HIV/AIDS experts to participate in clinical ed program

By Eric Vohr
Johns Hopkins Medicine

Imagine Johns Hopkins faculty members performing microsurgery in Tanzania from a computer terminal in a Baltimore operating room, or health care experts in Vietnam presenting an avian influenza patient to medical students gathered in the Johns Hopkins Outpatient Center. These are some of the possible applications of a high-tech Internet communication system that will be used for the first time this week to link Johns Hopkins faculty with clinicians thousands of miles away.

Internet2 is a high-speed, high-bandwidth, dedicated Internet network developed in 1996 by leaders in the research and education community in the United States as a way to better support education and research collaborations worldwide. On Tuesday, Oct. 3, Johns Hopkins faculty members will use this technology to conduct an interactive clinical education program on HIV/AIDS with leading health care professionals in India.

"This is a major advancement in global medical education," said Robert C. Bollinger, professor of infectious diseases at the Johns Hopkins School of Medicine and director of the Center for Clinical Global Health Education. "This technology will allow us to bring Hopkins' expertise in clinical education to some of the most resource-limited settings in the world, and it will give Hopkins the opportunity to learn from experts in the field, thousands of miles away."

Bollinger said he chose HIV/AIDS for the Internet2 presentation because it's a high-priority health issue in India, where he has worked extensively researching the disease.

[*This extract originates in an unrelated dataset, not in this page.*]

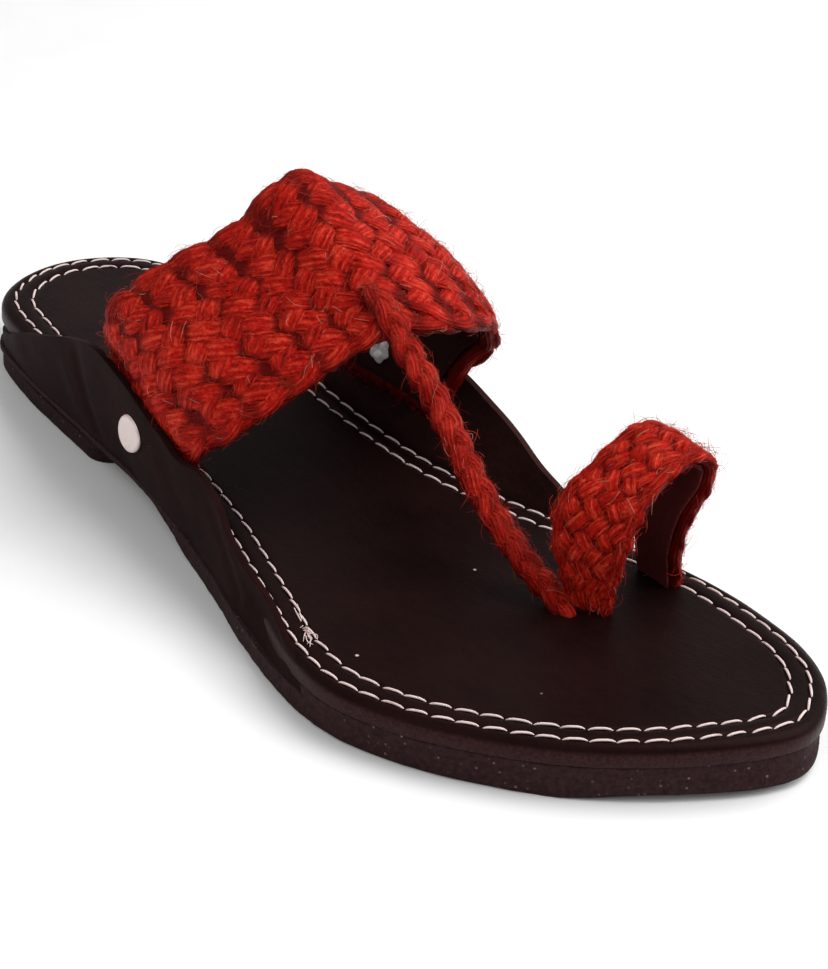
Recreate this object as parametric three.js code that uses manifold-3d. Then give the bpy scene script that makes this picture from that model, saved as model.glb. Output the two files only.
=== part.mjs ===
// Right-foot toe-loop sandal: a wide woven instep band, a plaited cord and a big-toe loop over a stitched
// suede footbed, a speckled foam outsole, a low heel lift and two riveted suede side flaps.
// Millimetres. +X runs from heel to toe, +Y to the wearer's left (the inner, medial side), +Z up from the floor.
import * as THREE from "three";
import { mergeVertices } from "three/addons/utils/BufferGeometryUtils.js";
import Module from "manifold-3d";

const wasm = await Module();
wasm.setup();

// ---------- driving dimensions ----------
const CLEARANCE = 0.3; // gap between neighbouring pieces
const FOOTBED_THICKNESS = 4.8;
const FLAP_THICKNESS = 2.2;
const BAND_THICKNESS = 4.6;
const LOOP_THICKNESS = 3.8;
const CORD_RADIUS = 3.3;
const SIDE = { medial: 1, lateral: -1 };

// heights of the footbed's top, along the shoe
const FOREFOOT_TOP = 11.8;
const HEEL_TOP = 17.4;
const RISE_FROM = 140; // the waist climbs from here ...
const RISE_TO = 72; // ... back to here
const TOE_SPRING = { from: 185, to: 250, lift: 2.4 };

// underside of the outsole
const HEEL_LIFT_HEIGHT = 4.6;
const HEEL_BREAST = 69; // front face of the heel lift
const HEEL_CORNER_RADIUS = 6;
const ARCH = { from: 92, to: 118, height: HEEL_LIFT_HEIGHT + CLEARANCE };
const TOE_BEVEL = { from: 222, to: 238, lift: 1.9 };
const HEEL_PROUD = 0.9; // how far the heel lift stands outside the footbed

// rim of the footbed: its two tips, and its sides at stations along the shoe
const HEEL_TIP = { along: 1.2, across: 4.0 };
const TOE_TIP = { along: 248.2, across: 10.9 };
const FOOTBED_STATIONS = [
  { along: 4, medial: 15.6, lateral: -8.2 },
  { along: 12, medial: 25.3, lateral: -17.9 },
  { along: 30, medial: 30.2, lateral: -23.5 },
  { along: 60, medial: 25.1, lateral: -27.7 },
  { along: 92, medial: 20.9, lateral: -31.6 },
  { along: 122, medial: 22.1, lateral: -36.7 },
  { along: 148, medial: 26.5, lateral: -45.5 },
  { along: 166, medial: 30.9, lateral: -52.0 },
  { along: 181, medial: 34.9, lateral: -53.9 },
  { along: 197, medial: 36.9, lateral: -49.4 },
  { along: 213, medial: 35.8, lateral: -40.1 },
  { along: 228, medial: 32.4, lateral: -27.6 },
  { along: 240, medial: 24.9, lateral: -11.2 },
];

// outsole: how far its side stands outside the footbed's rim
const OUTSOLE_STATIONS = [
  { along: 0, medial: 0.9, lateral: 0.9 },
  { along: 80, medial: 1.2, lateral: 1.0 },
  { along: 100, medial: 1.4, lateral: 1.6 },
  { along: 115, medial: 1.6, lateral: 3.0 },
  { along: 128, medial: 1.6, lateral: 3.4 },
  { along: 140, medial: 1.4, lateral: 3.4 },
  { along: 154, medial: 1.2, lateral: 2.6 },
  { along: 168, medial: 1.0, lateral: 1.0 },
  { along: 185, medial: 0.8, lateral: 0.3 },
  { along: 225, medial: 0.5, lateral: 0.3 },
  { along: 250, medial: 0.5, lateral: 0.5 },
];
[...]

Typical bandwidth for standard Internet conferencing is 384 kilobits per second, but Internet2 operates at 2 megabits per second. The higher bandwidth allows for better resolution and permits faculty to utilize complex imaging techniques, such as manipulating 3-D MRI images.

"You could never perform these procedures with a standard connection," Bollinger said.

The program, running from 8 to 10 a.m. (5:30 to 7:30 p.m. in India), will link HIV/AIDS faculty experts from India and Johns Hopkins using high-resolution, multipoint video conferencing, digital microscopy, 3-D imaging and other, unique e-learning tools.

Participants will be in four locations at the Johns Hopkins School of Medicine in Baltimore; the World Bank in Washington, D.C.; Capital Technology Information Services in Gaithersburg, Md.; the National AIDS Research Institute in Pune, India; BJ Medical College in Pune, India; and the Education and Research Network in New Delhi, India. A Web broadcast also will be available for viewing by standard Internet connection at, login 9087.

Highlighting the program are clinical demonstrations by Johns Hopkins faculty: "Ophthalmology and HIV/AIDS," presented by Sanjay Kedhar, clinical instructor of ophthalmology at the Wilmer Eye Institute; "Pathology of HIV-Associated Diseases," presented by Douglas P. Clark, associate professor of pathology; "HIV/AIDS Neurological Complications," presented by Justin McArthur, professor and chief neurologist; and "HIV Drug Resistance," presented by Robert F. Siliciano, professor of immunology and a Howard Hughes Medical Institute Investigator.

The presentations will be followed by discussions by high-level AIDS experts in India.